# Given problem
Find the line that contains "Keep writing the". Output it and every line after it to the end of the records, exactly as they appear.

# Dataset rows
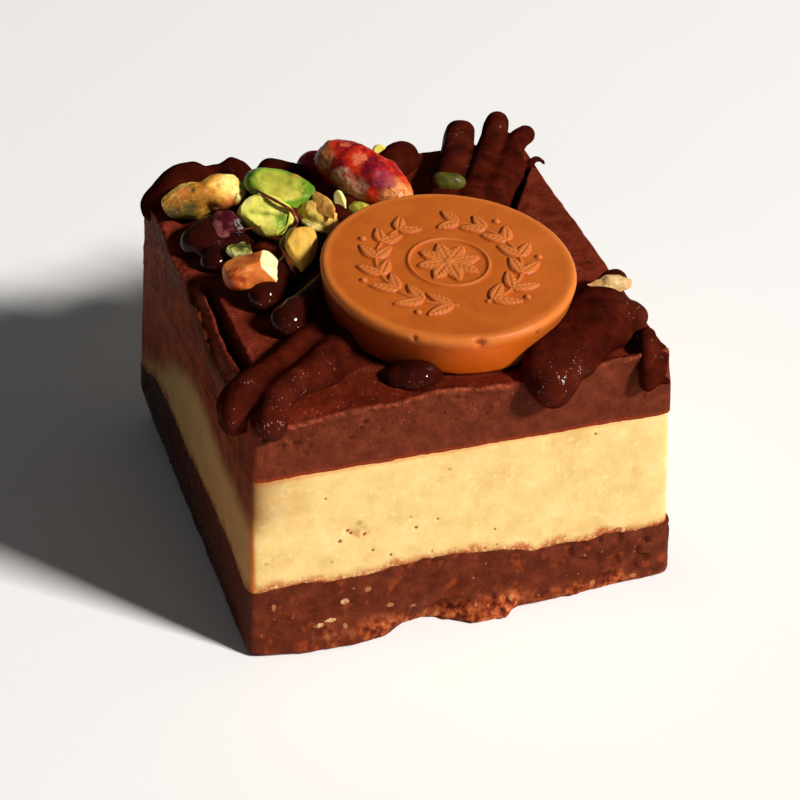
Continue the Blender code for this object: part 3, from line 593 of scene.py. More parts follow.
def cream_relief(places, u, v, low):
    """A smooth cut with faint ripples, pin holes and a chipped patch on the front."""
    front, left = sides(u, v)
    x, y, z = places.T
    push = 0.05 * fractal(places, 2.5, 51) + 0.04 * noise(places, 12.0, 52)
    gap, own = grains(places, 2.2, 55)
    push -= 0.2 * smooth_step(0.14, 0.06, gap) * (own > 0.82)
    for px, pz, radius in DOTS:
        push -= front * 0.28 * spot((x - px) / radius, (z - pz) / radius)
    chip = spot((x + 16.4) / 2.2, (z - 18.2) / 1.4) * front
    push -= 0.35 * chip * smooth_step(0.0, 0.3, noise(places, 1.0, 57))
    smear = left * smooth_step(-2.6, 2.6, z - along(SMEAR_EDGE, y) + 1.5 * fractal(places, 7.0, 61))
    corner = spot((x + 30.6) / 0.35) * smooth_step(-29.4, -30.4, y)
    foot = smooth_step(1.7, 0.1, z - low + 0.7 * noise(places, 1.4, 63))
    head = smooth_step(0.7, 0.1, CREAM_TOP - z) * front
    return push, dict(smear=smear, corner=corner, foot=foot, head=head, chip=chip, front=front,
                      left=turned_left(front, left))


def slab_edge(x, y):
    """The height of the chocolate's ragged top edge, on the front and on the left."""
    flat = on_floor(x, y)
    broken = 0.16 + 0.3 * smooth_step(17, 20, x) * smooth_step(28, 25, x)
    front = along(TOP_EDGE_FRONT, x) + broken * fractal(flat, 1.1, 72)
    left = along(TOP_EDGE_LEFT, y) + 0.3 * noise(flat, 1.6, 73) + 0.2 * noise(flat, 0.7, 74)
    return front, left


def line_gap(x, y, start, end):
    """How far a place is from a straight line between two others."""
    along_x, along_y = end[0] - start[0], end[1] - start[1]
    t = ((x - start[0]) * along_x + (y - start[1]) * along_y) / (along_x ** 2 + along_y ** 2)
    t = np.clip(t, 0, 1)
    return np.hypot(x - start[0] - t * along_x, y - start[1] - t * along_y)


def worn_place(x, y, inner, outer):
    """Where the left edge of the top is worn down, from none at one x to all at another."""
    return smooth_step(inner, outer, x) * smooth_step(-25, -20, y) * smooth_step(6, 1, y)


def slab_top(x, y):
    """The height of the chocolate's top: nearly level, with ragged edges and a scored line."""
    flat = on_floor(x, y)
    height = SLICE_HEIGHT + TOP_RISE_BACK * y / HALF_DEPTH + 0.14 * noise(flat, 7.0, 71)
    height += 0.06 * fractal(flat, 1.2, 75) + TOP_LIP_BACK * smooth_step(20, 30, y)
    edge_front, edge_left = slab_edge(x, y)
    height += smooth_step(-HALF_WIDTH + 3.2, -HALF_WIDTH + 1.6, x) * (edge_left - height)
    height += smooth_step(-HALF_DEPTH + 2.2, -HALF_DEPTH + 0.2, y) * (edge_front - height)
    height += 0.1 * fractal(flat, 1.1, 76) * smooth_step(-26.0, -28.2, x)
    height -= WORN_EDGE * worn_place(x, y, -28.8, -30.1) * (0.9 + 0.15 * noise(flat, 2.4, 78))
    for start, end, half_width, depth in SCORES:
        gap = line_gap(x, y, start, end) + 0.12 * noise(flat, 1.8, 91)
        lip = spot((gap - half_width - 0.45) / 0.35)
        height += lip * (0.1 + 0.45 * np.clip(noise(flat, 1.3, 77), 0, 1)) * (x < 0)
        height -= depth * smooth_step(half_width + 0.2, half_width - 0.25, gap)
    low = coin_matrix() @ Vector((0, 0, -COIN_THICKNESS - 0.1))
    tilt = coin_matrix().to_3x3() @ Vector((0, 0, 1))
    bottom = low.z - ((x - low.x) * tilt.x + (y - low.y) * tilt.y) / tilt.z
    covered = np.hypot(x - COIN_CENTRE.x, y - COIN_CENTRE.y) < COIN_RADIUS - COIN_TAPER
    return np.where(covered, np.minimum(height, bottom), height)


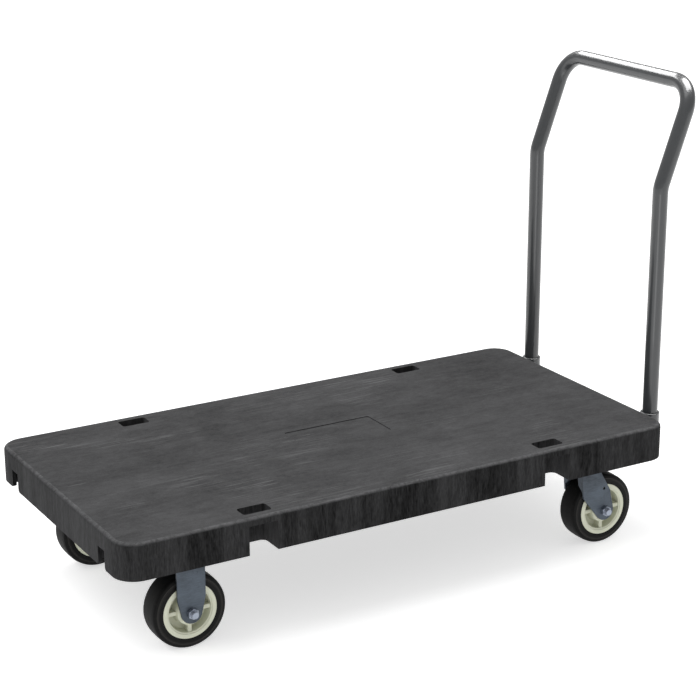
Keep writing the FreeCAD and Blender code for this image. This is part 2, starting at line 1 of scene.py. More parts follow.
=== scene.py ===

# Solution
Keep writing the FreeCAD and Blender code for this image. This is part 2, starting at line 1 of scene.py. More parts follow.
=== scene.py ===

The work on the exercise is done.